What God Has Joined Together…
Dear Friend,
As I write this, our annual celebration of Saint Francis is four days away – including of course the celebration of Transitus on Thursday night, his passing to new life. It all speaks to me of “a bond of unity that helps us heal,” as my spiritual reading tells me this morning. I begin to feel again a unity with Francis, and with all the companions God has placed on my path here at the Mission founded by his followers in the wind and fog of the waning Spanish empire.
I say this because I was in my own fog of hesitancy and doubt when I received a message from my dear friends, Michael and Julia. They were married forty years ago (I was there, singing in the choir!) and they were now on a bicycle trek from Lisbon to Santiago de Compostela. Their snapshot highlights: a “strenuous and hot” first three days - 250 kilometers; then wildfire smoke which forced them to board a train; then, back on the road for another week through rain and mist and goodness knows what else, and their final glorious arrival.
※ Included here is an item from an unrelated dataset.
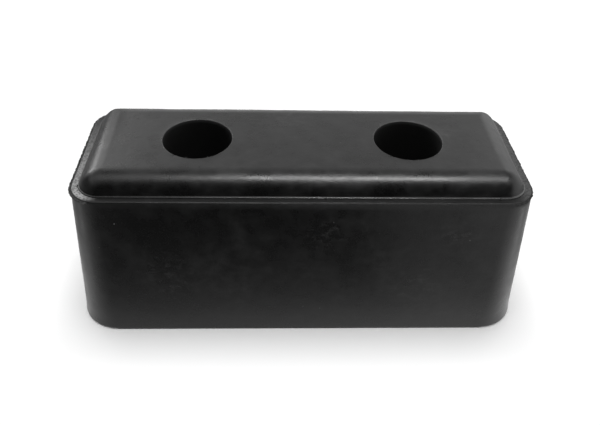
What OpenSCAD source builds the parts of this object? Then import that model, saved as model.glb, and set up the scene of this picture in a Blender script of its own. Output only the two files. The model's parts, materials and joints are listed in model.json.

“What God has joined together…” is the phrase that comes back to me from this week’s Gospel. The odd-ball pilgrimage of St. Francis’s life, guided by the Holy Spirit (we see now), brings together companions – married, single, women and men, vowed religious, priests, laity – of every color and stripe. How do we stay together “through all kinds of weather” (remember that old song?) And, through it all, can we see Jesus Christ? “For a little while he was made lower than the angels,” we hear in the second reading, to bring “many children to glory” through his own suffering – oh yes – through all kinds of weather, violent storms included. What a transitus!